Some outdoorspeople, like Simon Fortin, take matters into their own hands when other people leave refuse.

“It is an issue I see quite often and it bothers me,” Fortin said. “I see it all the time while fishing, hiking, camping and hunting. I have had friends throw beer cans in the woods right in front of me and I make sure they go and pick them up. The worst I have seen yet was a while ago when the new Highway 69 was being built about two-km behind my house, I found all sorts of garbage left out from the construction workers and I mean lots of it. Dozens of full garbage bags were ripped apart and scattered everywhere by animals. We reported it to MNRF and police, but we returned a few weeks later and it hadn’t been cleaned up, so I cleaned most of it up.”

Mat Koprash, another diehard outdoorsman, goes outdoors prepared to take care of the waste from idiotic people in the bush. It is not what he looks forward to.
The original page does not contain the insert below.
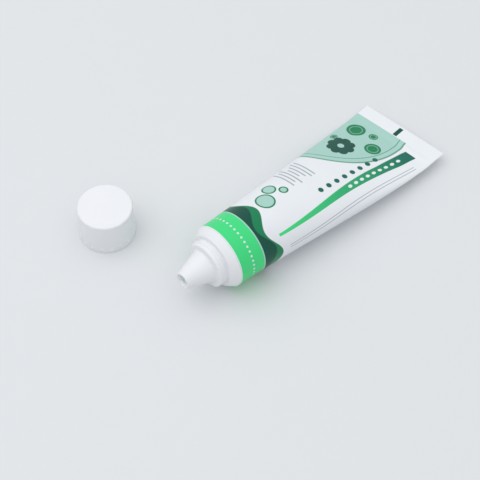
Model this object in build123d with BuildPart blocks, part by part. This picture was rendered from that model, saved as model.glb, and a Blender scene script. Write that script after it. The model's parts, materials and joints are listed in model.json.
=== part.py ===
"""A toothpaste tube lying on its side, with its screw cap standing beside it.

Frame: +X runs from the nozzle to the tail, +Z is up, and the origin is the middle of the base of the whole
part's box. The tube lies on its underside, and its tail is pressed flat.
"""
import math
import os

from build123d import *

# Driving dimensions, in millimetres and degrees.

# Sleeve: a laminate tube, round at the head and pressed flat at the tail.
tube_radius = 17.5
sleeve_wall = 0.35
collar_length = 5.0
body_length = 132.8
seal_length = 9.0
seal_thickness = 0.7
mouth_of_seal_half = 0.55
section_count = 9

# How the soft tube lies: the head tips up a little, one corner of the tail stands off the floor, and the
# belly is pressed flat where it would sag this far into the floor.
head_tilt = 3.6
head_yaw = -1.9
tail_yaw = 2.3
tail_roll = 6.2
tail_lift = 0.5
belly_press = 0.4

# Head: shoulder, threaded neck and cone nozzle in one moulding.
head_wall = 1.2
skirt_depth = 4.0
shoulder_rise = 4.5
shoulder_rim_radius = 14.6
shoulder_edge_round = 1.4
neck_root_radius = 12.4
neck_length = 5.0
cone_base_radius = 9.2
cone_length = 14.7
tip_radius = 4.5
orifice_radius = 3.0
orifice_depth = 4.0

# Thread: its crest stands out of the neck's root, and the cap clears the crest.
thread_height = 0.9
thread_clearance = 0.3

# Cap: a drafted cup with a plug that closes the orifice.
cap_wall = 1.25
cap_top_wall = 1.3
cap_draft = 0.5
cap_edge_round = 1.0
cap_position = (-28.5, 61.5)
plug_clearance = 0.1
plug_length = 2.5
plug_wall = 0.9
grip_count = 18
grip_radius = 1.0
grip_height = 2.7
grip_proud = 0.35

# Worked out from the driving dimensions.

inner_tube_radius = tube_radius - sleeve_wall
shoulder_seat = collar_length + shoulder_rise
neck_top = shoulder_seat + neck_length
tip_height = neck_top + cone_length
loft_length = body_length - seal_length
thread_crest_radius = neck_root_radius + thread_height
cap_inner_radius = thread_crest_radius + thread_clearance
cap_radius = cap_inner_radius + cap_wall
cap_inner_height = tip_height - shoulder_seat
cap_height = cap_inner_height + cap_top_wall
grip_reach = cap_radius - cap_draft * grip_height / cap_height + grip_proud


def direction(tilt, yaw):
    """Unit vector towards the nozzle, for an axis tilted up and turned in plan."""
    flat = math.cos(math.radians(tilt))
    turn = math.radians(yaw)
    return Vector(-flat * math.cos(turn), -flat * math.sin(turn), math.sin(math.radians(tilt)))


def half_width(half_height):
    """Half width of the ellipse that keeps the round tube's girth at this half height."""
    girth = 2 * tube_radius
    b = half_height
    root = math.sqrt((8 * b - 6 * girth) ** 2 - 24 * (6 * b * b - 6 * girth * b + girth * girth))
    return (6 * girth - 8 * b + root) / 12


def half_height(t):
    """Half height of the sleeve, from its collar (t = 0) to the seal (t = 1)."""
    fall_at_head = loft_length * math.tan(math.radians(head_tilt))
    whole_fall = tube_radius - mouth_of_seal_half
    return tube_radius - fall_at_head * t - (whole_fall - fall_at_head) * t * t


def section_plane(t, datum):
    """Plane across the sleeve at t, facing the nozzle, with its X across the tube."""
    b = half_height(t)
    a = half_width(b)
    roll = math.radians(tail_roll) * t * t
    lowest = math.hypot(b * math.cos(roll), a * math.sin(roll))
    start_slope = math.tan(math.radians(head_yaw))
    end_slope = math.tan(math.radians(tail_yaw))
    sideways = loft_length * (t * (1 - t) ** 2 * start_slope - t * t * (1 - t) * end_slope)
    pressed = 16 * belly_press * (t * (1 - t)) ** 2
    origin = Vector(t * loft_length, sideways, lowest + tail_lift * t ** 4 - pressed) + datum
    facing = direction(head_tilt * (1 - t), head_yaw + (tail_yaw - head_yaw) * t)
    level = Vector(0, 0, 1).cross(facing).normalized()
    return Plane(origin=origin, x_dir=level.rotate(Axis((0, 0, 0), facing), math.degrees(roll)),
                 z_dir=facing)


# The origin is the middle of the whole part's box, whose sides are met by the cap, the nozzle's tip and the
# tail's corners.
no_shift = Vector(0, 0, 0)
head_plane = section_plane(0, no_shift)
tail_plane = section_plane(1, no_shift)
seal_half_width = half_width(seal_thickness / 2)
tip_centre = head_plane.from_local_coords(Vector(0, 0, tip_height))
tip_low_x = tip_centre.X - tip_radius * math.sqrt(1 - head_plane.z_dir.X ** 2)
low_x = min(tip_low_x, cap_position[0] - grip_reach)
seal_corners = [tail_plane.from_local_coords(Vector(side * seal_half_width, up * seal_thickness / 2, -along))
                for side in (-1, 1) for up in (-1, 1) for along in (0, seal_length)]
high_x = max(corner.X for corner in seal_corners)
low_y = min(corner.Y for corner in seal_corners)
high_y = cap_position[1] + cap_radius
datum = Vector(-(low_x + high_x) / 2, -(low_y + high_y) / 2, 0)

stations = [index / (section_count - 1) for index in range(section_count)]
head_plane = section_plane(0, datum)
tail_plane = section_plane(1, datum)
head_axis = Axis(head_plane.origin, head_plane.z_dir)
# Sketches of the head's section: local X is the radius, local Y the height above the collar's back.
head_section = Plane(origin=head_plane.origin, x_dir=head_plane.x_dir, z_dir=head_plane.x_dir.cross(head_plane.z_dir))
cap_plane = Plane(origin=(cap_position[0] + datum.X, cap_position[1] + datum.Y, 0))
cap_section = Plane(origin=cap_plane.origin, x_dir=(1, 0, 0), z_dir=(0, -1, 0))
cap_axis = Axis(cap_plane.origin, (0, 0, 1))

os.makedirs("parts", exist_ok=True)

# Room inside the sleeve's body: it stops a wall's thickness above the floor.
with BuildPart() as sleeve_room:
    for t in stations:
        with BuildSketch(section_plane(t, datum)):
            Ellipse(half_width(half_height(t)) - sleeve_wall, half_height(t) - sleeve_wall)
    loft()
    split(bisect_by=Plane.XY.offset(sleeve_wall), keep=Keep.TOP)

# Sleeve: the round collar, the body that flattens towards the tail, and the flat heat seal.
with BuildPart() as sleeve:
    for t in stations:
        with BuildSketch(section_plane(t, datum)):
            Ellipse(half_width(half_height(t)), half_height(t))
    loft()
    split(bisect_by=Plane.XY, keep=Keep.TOP)
    with BuildSketch(head_plane):
        Circle(tube_radius)
    extrude(amount=collar_length)
    with BuildSketch(tail_plane):
        Rectangle(2 * seal_half_width, seal_thickness)
    extrude(amount=-seal_length)
    add(sleeve_room.part, mode=Mode.SUBTRACT)
    with BuildSketch(head_plane):
        Circle(inner_tube_radius)
    extrude(amount=collar_length, mode=Mode.SUBTRACT)
sleeve.part.label = "sleeve"
export_step(sleeve.part, "parts/sleeve.step")

# Head: the outside of the moulding, less its inside, both turned about the nozzle's axis.
skirt_foot = collar_length - skirt_depth
with BuildPart() as nozzle_head:
    with BuildSketch(head_section) as outside:
        with BuildLine():
            Polyline(
                (0, skirt_foot),
                (inner_tube_radius, skirt_foot),
                (inner_tube_radius, collar_length),
                (tube_radius, collar_length),
                (tube_radius, collar_length + shoulder_edge_round / 2),
                (shoulder_rim_radius, shoulder_seat),
                (neck_root_radius, shoulder_seat),
                (neck_root_radius, neck_top),
                (cone_base_radius, neck_top),
                (tip_radius, tip_height),
                (0, tip_height),
                close=True,
            )
        make_face()
        shoulder_edge = outside.vertices().sort_by_distance(
            head_section.from_local_coords((tube_radius, collar_length + shoulder_edge_round / 2)))[0]
        fillet(shoulder_edge, shoulder_edge_round / 2)
    revolve(axis=head_axis)
    with BuildSketch(head_section):
        with BuildLine():
            Polyline(
                (0, skirt_foot),
                (inner_tube_radius - head_wall, skirt_foot),
                (inner_tube_radius - head_wall, collar_length),
                (shoulder_rim_radius - head_wall, shoulder_seat - head_wall),
                (neck_root_radius - head_wall, shoulder_seat - head_wall),
                (neck_root_radius - head_wall, neck_top - head_wall),
                (cone_base_radius - head_wall, neck_top - head_wall),
                (orifice_radius, tip_height - orifice_depth),
                (orifice_radius, tip_height),
                (0, tip_height),
                close=True,
            )
        make_face()
    revolve(axis=head_axis, mode=Mode.SUBTRACT)
nozzle_head.part.label = "nozzle_head"
export_step(nozzle_head.part, "parts/nozzle_head.step")

# Cap: a cup standing on its mouth, with a hollow plug under its top and grip nubs near its rim.
with BuildPart() as screw_cap:
    with BuildSketch(cap_section):
        with BuildLine():
            Polyline(
                (0, 0),
                (cap_radius, 0),
                (cap_radius - cap_draft, cap_height),
                (0, cap_height),
                close=True,
            )
        make_face()
    revolve(axis=cap_axis)
    fillet(screw_cap.edges().group_by(Axis.Z)[-1], cap_edge_round)
    with Locations(cap_plane.offset(grip_height)):
        with PolarLocations(grip_reach - grip_radius, grip_count):
            Sphere(grip_radius)
    with BuildSketch(cap_section):
        with BuildLine():
            Polyline(
                (0, 0),
                (cap_inner_radius, 0),
                (cap_inner_radius - cap_draft, cap_inner_height),
                (orifice_radius - plug_clearance, cap_inner_height),
                (orifice_radius - plug_clearance, cap_inner_height - plug_length),
                (orifice_radius - plug_clearance - plug_wall, cap_inner_height - plug_length),
                (orifice_radius - plug_clearance - plug_wall, cap_inner_height),
                (0, cap_inner_height),
                close=True,
            )
        make_face()
    revolve(axis=cap_axis, mode=Mode.SUBTRACT)
screw_cap.part.label = "screw_cap"
export_step(screw_cap.part, "parts/screw_cap.step")

# Paste: it fills the sleeve and the head, up to its free face at the foot of the orifice's bore.
with BuildPart() as toothpaste:
    add(sleeve_room.part)
    with BuildSketch(head_section):
        with BuildLine():
            Polyline(
                (0, 0),
                (inner_tube_radius, 0),
                (inner_tube_radius, skirt_foot),
                (inner_tube_radius - head_wall, skirt_foot),
                (inner_tube_radius - head_wall, collar_length),
                (shoulder_rim_radius - head_wall, shoulder_seat - head_wall),
                (neck_root_radius - head_wall, shoulder_seat - head_wall),
                (neck_root_radius - head_wall, neck_top - head_wall),
                (cone_base_radius - head_wall, neck_top - head_wall),
                (orifice_radius, tip_height - orifice_depth),
                (0, tip_height - orifice_depth),
                close=True,
            )
        make_face()
    revolve(axis=head_axis)
toothpaste.part.label = "toothpaste"
export_step(toothpaste.part, "parts/toothpaste.step")

tip = head_plane.from_local_coords(Vector(0, 0, tip_height))
print("orifice centre", tip, "axis", head_plane.z_dir)
print("neck centre", head_plane.from_local_coords(Vector(0, 0, shoulder_seat + neck_length / 2)))
print("cap centre", cap_plane.origin, "height", cap_height, "inner height", cap_inner_height)
print("cap inner radius", cap_inner_radius, "paste volume", toothpaste.part.volume)
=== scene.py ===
"""A toothpaste tube lying on its side, with its screw cap standing beside it."""
import json
import math

import bpy
import numpy as np
from mathutils import Matrix, Vector

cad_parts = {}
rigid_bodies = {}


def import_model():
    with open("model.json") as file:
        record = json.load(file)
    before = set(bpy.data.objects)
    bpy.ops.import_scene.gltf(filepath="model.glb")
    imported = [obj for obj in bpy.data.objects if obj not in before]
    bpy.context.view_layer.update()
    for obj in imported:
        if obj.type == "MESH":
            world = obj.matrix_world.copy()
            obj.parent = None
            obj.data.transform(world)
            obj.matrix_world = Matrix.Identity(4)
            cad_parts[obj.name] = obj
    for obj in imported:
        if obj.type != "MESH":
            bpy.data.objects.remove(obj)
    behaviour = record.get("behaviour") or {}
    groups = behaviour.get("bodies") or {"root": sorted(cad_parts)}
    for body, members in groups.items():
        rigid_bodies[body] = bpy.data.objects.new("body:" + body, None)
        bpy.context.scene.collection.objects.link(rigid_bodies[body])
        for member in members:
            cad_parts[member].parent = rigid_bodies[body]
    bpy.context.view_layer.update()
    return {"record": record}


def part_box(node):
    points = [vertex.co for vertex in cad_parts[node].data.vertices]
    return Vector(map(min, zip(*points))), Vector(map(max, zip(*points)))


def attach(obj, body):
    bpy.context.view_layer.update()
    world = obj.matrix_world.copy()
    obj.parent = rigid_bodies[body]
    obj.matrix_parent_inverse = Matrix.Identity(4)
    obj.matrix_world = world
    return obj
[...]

“If you can bring it in you can bring it back out - it's that simple,” Koprash said. “When I go steelheading, I bring plastic bags with me just for that reason now as I have seen it accumulating more and more over the years. Boat ramps are their own beast and I incorporated a launch clean up at every event my club hosts to do a little bit of help to our environment and local lakes. I really don't understand how people are that lazy or disrespectful to their fisheries. They literally just utilized the fishery/body of water and then toss their trash on the ground to wash into the lake. It doesn't make much sense to me. It has happened more than I'd like to see, both hunting and fishing, and I don't like it.”

The MNRF encourages anyone who sees people discarding garbage in the wilderness to call the MNRF tip line at 1-877-847-7667 or call Crime Stoppers at 1-800-222-8477. It is important to try and take key notes on the suspected activity, vehicle involved (licence plate number, colour, make, model), date and time of day, location and description of people involved.